FIG. 1 represents a conventional dissipative type equalizer constituted with resistors, wherein the series of connected battery strings is connected by three batteries B1, B2 and B3; and I represents a direct current source used to charge the series of batteries. Referring to FIG. 1, batteries B1, B2 and B3 are respectively connected with the by-pass circuits which are constituted by resistors R1, R2, R3 and switches S1, S2, S3. Furthermore, a battery voltage sensing and controlling circuit is used to control the operation of the equalizer. The battery voltage sensing and controlling circuit senses and controls the terminal voltages between batteries B1, B2, and B3 continuously while the battery string is being charged. Under the general principles, it is assumed that the battery B1 exceeds the battery B2 and B3 in terminal voltages.
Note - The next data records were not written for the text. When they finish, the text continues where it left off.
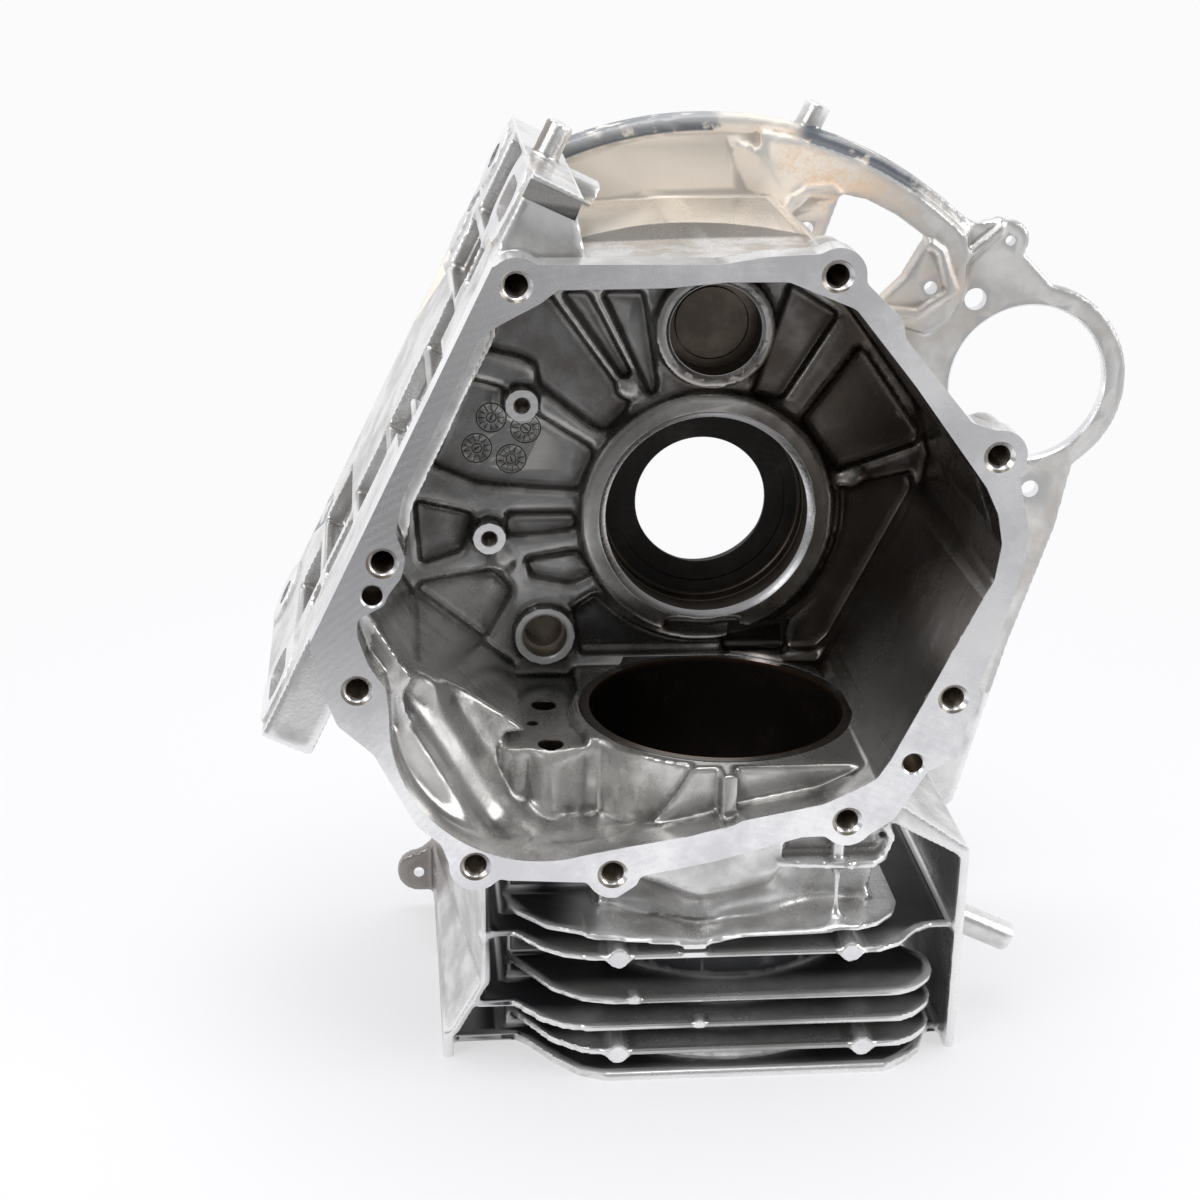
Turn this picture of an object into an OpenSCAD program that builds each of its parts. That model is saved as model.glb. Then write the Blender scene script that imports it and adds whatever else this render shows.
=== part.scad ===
// Crankcase of a single-cylinder engine, standing on its cylinder head face.
// X runs along the cover face, Y along the crank axis towards the flywheel, Z up the cylinder axis.
// The origin is where the cylinder axis meets the head face.

/* [Crank and cylinder] */
// Height of the crank axis above the head face
crank_h = 166; // [160:1:176]
// Bore of the cylinder liner
bore_d = 88; // [80:1:90]
// Wall of the cast-in liner
liner_t = 3; // [2:0.5:4]
// Aluminium wall round the liner
barrel_t = 5; // [4:0.5:8]
// Height of the barrel's inner end below the crank axis
barrel_drop = 57; // [54:1:62]
// Outer diameter of the main bearing
bearing_d = 72; // [62:1:76]
// Depth of the main bearing seat
bearing_w = 18; // [14:1:20]
// Diameter of the hole in the shoulder behind the bearing
shoulder_d = 47; // [40:1:56]
// Diameter of the oil seal seat, cut from the flywheel side
seal_d = 52; // [50:1:60]
// Depth of the oil seal seat
seal_w = 8; // [5:1:9]

/* [Cover face] */
// Distance of the cover face in front of the cylinder axis
cover_y = 64; // [62:1:70]
// Thickness of the cover flange
flange_t = 11; // [8:1:14]
// Minor diameter of the tapped cover holes
tap_d = 6.8; // [6:0.1:8]
// Depth of the tapped cover holes
tap_depth = 22; // [15:1:28]
// Diameter of the two cover dowel holes
dowel_d = 6.5; // [6:0.5:8]

/* [Rear wall] */
// Inner face of the rear wall, behind the cylinder axis
rear_y = 38; // [34:1:42]
// Thickness of the rear wall
rear_t = 10; // [8:0.5:12]
// Depth of the panels sunk between the ribs
panel_d = 3.5; // [2:0.5:5]
// Outer diameter of the crank boss
hub_d = 90; // [84:1:96]
// Height of the balancer axis above the crank axis
balancer_h = 68; // [62:1:74]
// Outer diameter of the balancer bearing
balancer_d = 32; // [28:1:35]
// Bore of the camshaft seat
cam_d = 16; // [13:0.5:18]
// Camshaft seat to the left of the crank axis
cam_x = 57; // [54:1:60]
// Camshaft seat below the crank axis
cam_drop = 44; // [41:1:47]

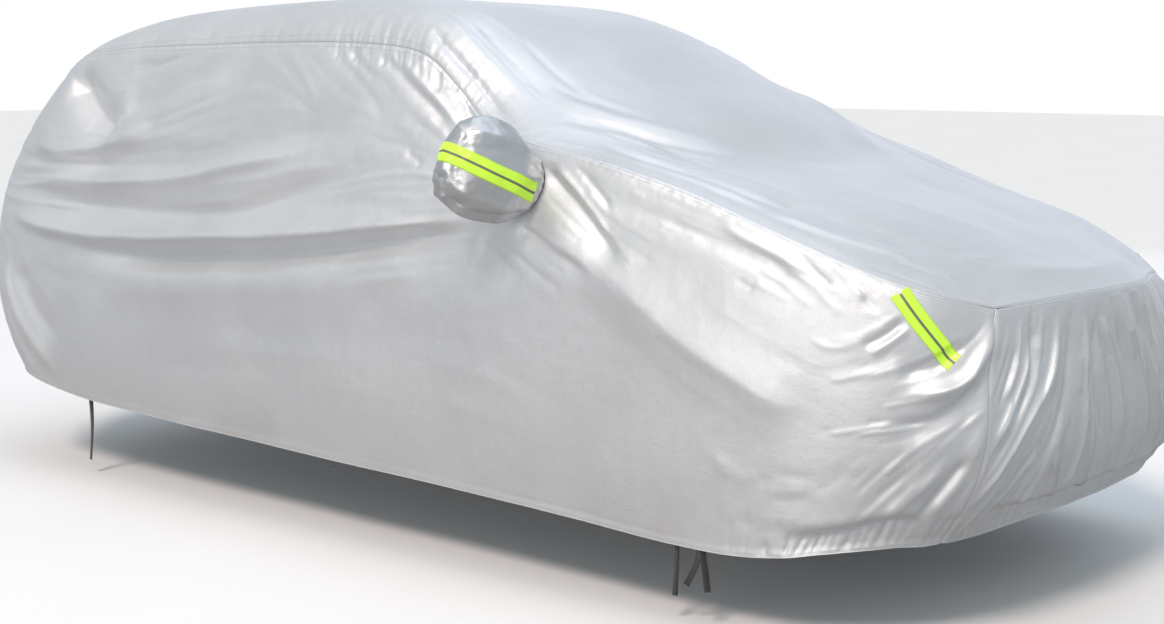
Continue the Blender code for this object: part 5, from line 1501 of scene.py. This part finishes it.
def pocket_surface(side):
    """Creased surface of a pocket: rows from its mouth to its tip, turns round it."""
    pocket = POCKETS[side]
    turns = np.linspace(-180, 180, POCKET_TURNS, endpoint=False)
    turn = np.radians(turns)
    rim = STORE[("rim", side)]
    angle = np.degrees(np.arctan2((rim[:, 2] - pocket.z) / POCKET_MOUTH[1],
                                  (rim[:, 0] - pocket.x) / POCKET_MOUTH[0]))
    order = np.argsort(angle)
    depth = np.interp(turns, angle[order], rim[order, 1], period=360)
    mouth = np.stack([pocket.x + POCKET_MOUTH[0] * np.cos(turn), depth,
                      pocket.z + POCKET_MOUTH[1] * np.sin(turn)], axis=-1)
    square = Vector((0, side, WALL_LEAN))
    leaning = Vector((pocket.forward, side * pocket.outward, pocket.up))
    centre, before = Vector(mouth.mean(axis=0)), 0.0
    rings = [mouth]
    for out, half_height, half_depth, _ in POCKET_RINGS:
        axis = square.lerp(leaning, out / POCKET_RINGS[-1, 0]).normalized()
        centre = centre + axis * (out - before) * pocket.size
        before = out
        up = Vector((0, 0, 1))
        up = (up - axis * up.dot(axis)).normalized() * half_height * pocket.size
        front = axis.cross(up).normalized() * side * half_depth * pocket.size
        rings.append(np.array(centre) + np.outer(np.cos(turn), front) + np.outer(np.sin(turn), up))
    last, before_last = rings[-1].mean(axis=0), rings[-2].mean(axis=0)
    tip = last + (last - before_last) * TIP_ROUNDING
    rings.append(np.repeat(tip[None], POCKET_TURNS, axis=0))
    rings = np.array(rings)
    at = np.linspace(0, len(rings) - 1, POCKET_ROWS)
    low = np.minimum(at.astype(int), len(rings) - 2)
    ends = np.concatenate([2 * rings[:1] - rings[1:2], rings, rings[-2:-1]])
    part = (at - low)[:, None, None]
    plain = curve_point(ends[low], ends[low + 1], ends[low + 2], ends[low + 3], part)
    shares = at / at[-1]
    wrapped = np.concatenate([plain[:, -1:], plain, plain[:, :1]], axis=1)
    normal = np.cross(np.gradient(wrapped, axis=1), np.gradient(wrapped, axis=0))[:, 1:-1]
    normal /= np.maximum(np.linalg.norm(normal, axis=-1, keepdims=True), 1e-9)
    middle = plain.mean(axis=(0, 1))
    if np.einsum("ijk,ijk->", normal, plain - middle) < 0:
        normal = -normal
    normal[-1] = normal[-2].mean(axis=0)
    high = np.zeros(plain.shape[:2])
    for a0, r0, a1, r1, height, wide in POCKET_CREASES:
        step = np.array([(a1 - a0) / 360, r1 - r0])
        da = (turns[None, :] - a0) / 360
        da = da - np.round(da)
        dr = shares[:, None] - r0
        run = np.clip((da * step[0] + dr * step[1]) / (step @ step), 0, 1)
        gap = np.hypot(da - run * step[0], (dr - run * step[1]) * 0.8)
        fade = smooth(run / 0.2 + 0.3) * smooth((1 - run) / 0.3)
        high += height * MM * pocket.size * fade * np.exp(-(gap / wide) ** CRISP)
    (sharp, sharp_size, sharp_seed), (soft, soft_size, soft_seed) = POCKET_CRUMPLES, POCKET_WAVES
    high += (sharp * crumple(plain, sharp_size, sharp_seed + side)
             + soft * uneven(plain, soft_size, soft_seed + side))
    gathers = np.sin(turn * MOUTH_GATHERS + 2 * np.sin(turn * 3))
    high += GATHERS_DEEP * gathers[None, :] * np.exp(-(shares[:, None] / GATHERS_LONG) ** 2)
    edge = smooth(shares / MOUTH_FADE)[:, None] * smooth((1 - shares) / TIP_FADE)[:, None]
    high = high * edge - MOUTH_DEEP * np.exp(-(shares[:, None] / MOUTH_GROOVE) ** 2)
    return plain + normal * high[..., None], normal, turns, shares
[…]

When the terminal voltage of battery B1 is detected to be higher than that of batteries B2 and B3 and over a predestinate value, the battery voltage sensing and controlling circuit will output a signal from P1 to turn on the switch device S1. At this time, the battery B1 and resistor R1 are in parallel connecting and let a part of charging current pass through the resistor R1 and reduce the current flowing through the Battery B1 (I_B1=I−_R1) Besides, the current flowing through the batteries B2 and B3 is still I. Hence, the rising rate of terminal voltage of battery B1 can be slowed down and the terminal voltage of each battery in the battery strings can gradually achieve balance.

The above-mentioned resistance type equalizer uses the shunt resistors to consume the imbalanced power between each battery in the series of connected battery strings. Therefore, more heat will be generated in the circuit and the efficiency will be lower, which shows that this type of equalizer is not economical.

FIG. 2 represents a non-dissipative type equalizer constituted with the transformers. The circuit structure in FIG. 2 is similar to that in FIG. 1, but three identical flyback type transformers T1, T2, T3 are used to substitute the resistors and high frequency signal generators are added in the battery voltage sensing and controlling circuit. Furthermore, the turn numbers of the secondary windings are the same, but the polarity of the secondary winding is opposite to that of the primary winding in all transformers. When the difference of the terminal voltages between battery B1 and batteries B2, B3 reaches a predetermined value, the battery voltage sensing and controlling circuit will output a high frequency signal from P1 to drive switch device S1 and then turn on and off continuously to let the primary winding of transformer T1 transfer energy to the secondary winding. The induced current then goes back to charging loop through the diode D1 to charge the series of battery strings. Thus, the rising rate of the terminal voltage of battery B1 can be slowed down and a balance between each battery of the battery strings can be gradually achieved, and the imbalanced power in battery B1 can also be recycled for using during the equalization process.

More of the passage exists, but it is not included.